As I said, he writes with urgency which is a good thing, in my opinion. I love how the book celebrates--exalts--Jesus Christ. I love the emphasis on the gospel of Jesus Christ. For those who aren't quite sure what it means to "believe in God" or "believe in Jesus Christ" this book would be a great choice.

Quotes:
It is to me a tragedy that so often we rob ourselves of the actual message of some of the most glorious statements in Scripture [John 14:1-3, 27] simply because we regard them as literature. We are content with some general effect or influence that they may produce upon us instead of taking the trouble to arrive at their exact meaning and their precise import. Now that, I think, is very true of these words, words that may be most familiar to us in funerals. They are words of comfort and consolation, which we tend, therefore, to think of far too often as some kind of beautiful music or some wonderful diction. So we never get any further, almost feeling at times that it is a sacrilege to analyze something that is so beautiful. We have heard those words many times, but I wonder what would happen if we suddenly had to sit down with paper in front of us and face a question such as, state the doctrine contained in those familiar words—what exactly do they say? Have these words, I wonder, come to us merely in that general manner, that kind of general consolation, that can be done equally well by beautiful music or by any beautiful thoughts or passages of literature? Or have we derived comfort and consolation from them because we have realized the doctrine that they are announcing?

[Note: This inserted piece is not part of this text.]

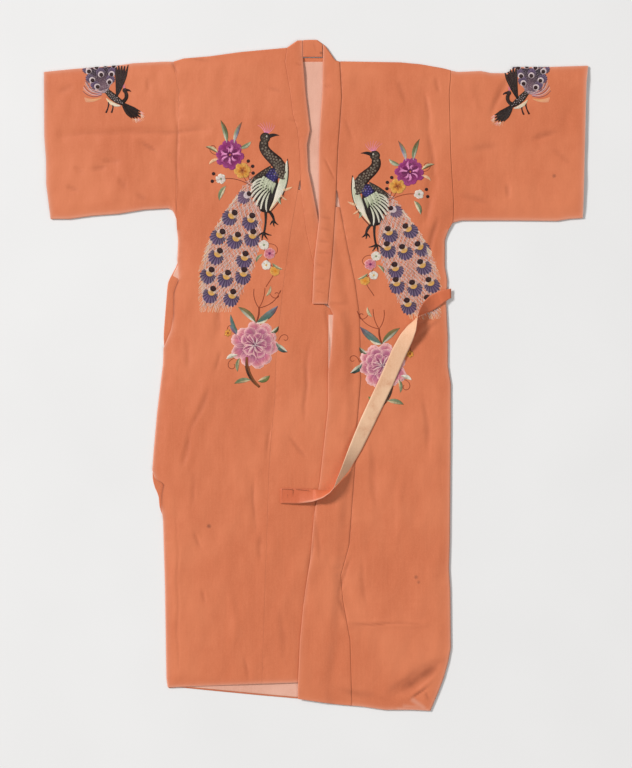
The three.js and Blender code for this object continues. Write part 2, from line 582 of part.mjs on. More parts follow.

He is the center of this New Testament message and gospel. He is the one who, though he is the Son of God himself, is ready and willing and able to meet us exactly where we are. He even takes the trouble to read our minds and thoughts in order to answer our questions before we ever ask them, and he gives us consolation before we even give expression to our need and unhappiness. So as he said this to the disciples, he says it, of course, once and forever, to all others who at any time or in any age or in any place know this same condition of the troubled heart. Here in these three chapters, chapters 14, 15, and 16 of John’s Gospel, our Lord administers this final comfort and consolation to all who feel overwhelmed and bewildered by the problems of life and of existence. I suppose that in many ways it can truthfully be said that the greatest need of men and women in this world is the need of what is called a quiet heart, a heart at leisure from itself.
The Bible must be taken in its own way; it must be accepted on its own terms. There are no shortcuts once you begin to deal with God. God demands something that is central from us—he demands total allegiance. You cannot take things out of the gospel of Christ. You must take the gospel as it is without any modification or qualification.
Half our troubles in this matter lie in the fact that the world is too much with us. We are in the midst of it, we are immersed by it all, and we are lost in the details. So what the Bible really does with us, in the first instance, is just to take hold of us and drag our attention away from the immediate scene to God. This is not escapism, because having brought us to confront God and his Son, it brings us back to the problem, and then it enables us to overcome it.
“I go to prepare a place for you”—the whole of the gospel is in that statement; in that one verse is packed the whole of Christian theology and doctrine.
The gospel is not an account of how you and I are to save ourselves, how we are to climb the steep ascent of heaven, and how we can obtain admission for ourselves. It starts by telling us that we can never do it, but it goes on to tell us that he has come deliberately into this world to do it for us. The only one who can ever admit us into heaven is the Lord Jesus Christ, and what we have in these words is the beginning of his own exposition of the meaning of his death and resurrection and ascension.
The effect of the gospel upon men and women is to bring them to see themselves as strangers in this world of time. They hang on loosely to time and the things that happen in this world and see themselves as pilgrims bound for eternity—that is the big, the thrilling thing. The business of the gospel of Jesus Christ, therefore, is not to reform the individual or the whole world; it is to take hold of us one by one and to bring us out of it, to give us a new birth, a new life, a new beginning. It makes men and women children of God. It gives them a new outlook, a new power, and sets before them the blessed hope of life with God in eternity.
The central matter of the gospel is that we should know God and enjoy him for all eternity.